Case Study - Fintech
My role: AI design leadership
Industry: wealth management
Client: Fortune 50 bank in NYC
Introducing new types of technology into large organizations is a nice meaty challenge for many reasons. Large organizations are full of smart people, lots of good ideas, and many different realities of how the organization does and should function. This tension is excellent soil for growing great ideas if you know how to tend to the garden.
Situation
I was the head of Cognitive Experience Design for an AI product company based in NYC. Our company had sold our conversational AI product to the wealth management function of an international bank. The bank bought our product with plans to execute the top tasks of the customer service function in a question/answer format. The highest volume ticket was a simple update request and on paper, this makes perfect sense. A machine can easily read the service database notes and provide as much information as any human service agent. However, none of the leaders could explain why a human agent couldn’t resolve these tickets with ease. The average ticket had a really late close rate in comparison to other ticket types with more complexity. My 4 person team of 2 designers, a linguist, and a solution engineer got to work on the design brief but I pushed for one extra week of discovery research to really understand why these tickets took human agents so long to close.
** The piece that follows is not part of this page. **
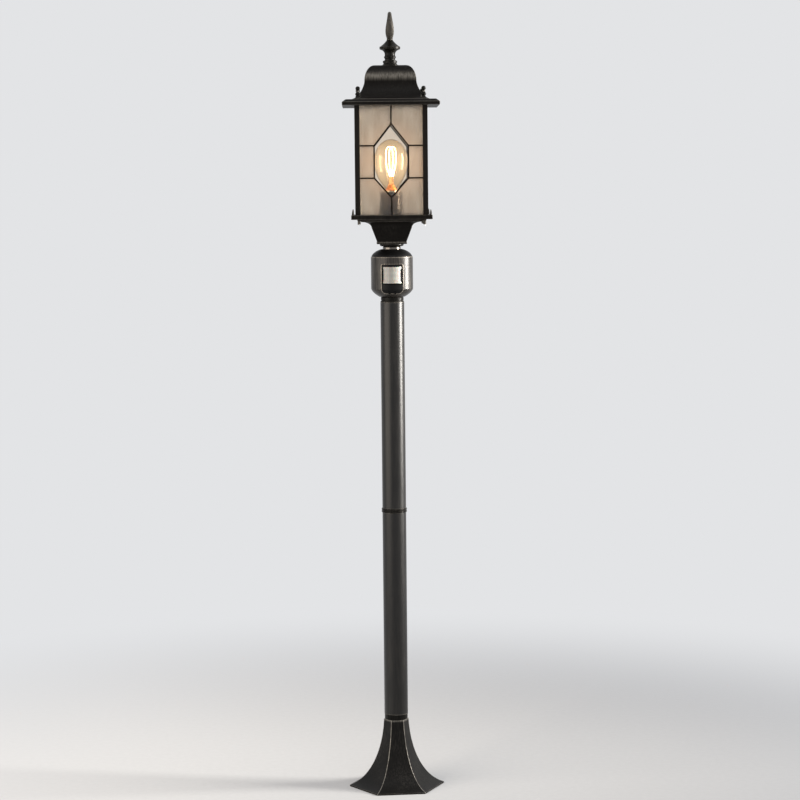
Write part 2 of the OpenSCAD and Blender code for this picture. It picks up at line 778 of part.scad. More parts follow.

The best deal I could make is that we’d do the research for free if the bank granted my team access to the service floor. In my experience any business looks vastly different between executives and service employees.
Task:
To prepare for the research trip, I came up with a three pronged approach. We did interviews, ethnographic observation, and left the last two days open to move in the direction we needed to based on what we learned on days 1-3. My plan was to have a prototype ready for day 5 to justify the trip but it was a gamble because we had no evidence to support this as a possibility. I also had to think about the confidence and skill level of the members of my team. We were working outside of certainty so the best we could do was practice. We did mock interviews, we brushed up on how to synthesize quickly, and we got crystal clear on who was responsible for what.
Actions:
It took sitting in on 3 interviews to figure out the problem. On the service side of things, we asked questions like “Tell me about your day yesterday” and “Describe the last time you had to escalate a ticket”. On the wealth side, we asked about the current pending number of tickets and hacks to get things done quickly. Within the first 3 meetings I could tell it was a trust issue. The associates and wealth managers had no visibility into the status of their tickets and even worried that a ticket had not been properly submitted. It was a consistent issue across small to large effort tasks and the current system had zero transparency. Our solution was to develop an interface that extracted information quickly, allowed associates and managers to view progress which meant new tickets weren’t opened up for the same task. We also developed a plug in for email and text so that managers could initiate tickets and check their progress from their phone. This population worked outside of the office more than 60% of the time and we learned that they could only access the ticketing system from their laptops in the past.
Results:
By the next quarter, the department service statistics looked much different. The average ticket lifespan decreased by 48%! I’d like to say we figured out how to get the two functions to trust one another, but I do think we helped create a blueprint for cultural change. We invited the service team and the wealth team to participate in the design process and more importantly, the pilot tests. The participation rate was low but the insights were major with participation going all the way up to the global managing director. The two groups found that there were big misunderstandings about what happens during an international wire transfer, for example. This led to meaningful updates to the new hire training experiences, which my company was hired to work on as a bode of trust in our conversational AI product. Wealth managers who didn’t participate probably never would but we considered it a victory to see their time spent on service tickets drop dramatically to be reinvested into more rewarding types of work as reflected in the improved job satisfaction scores and noted in the performance review comments, measured 6 months after our product was launched.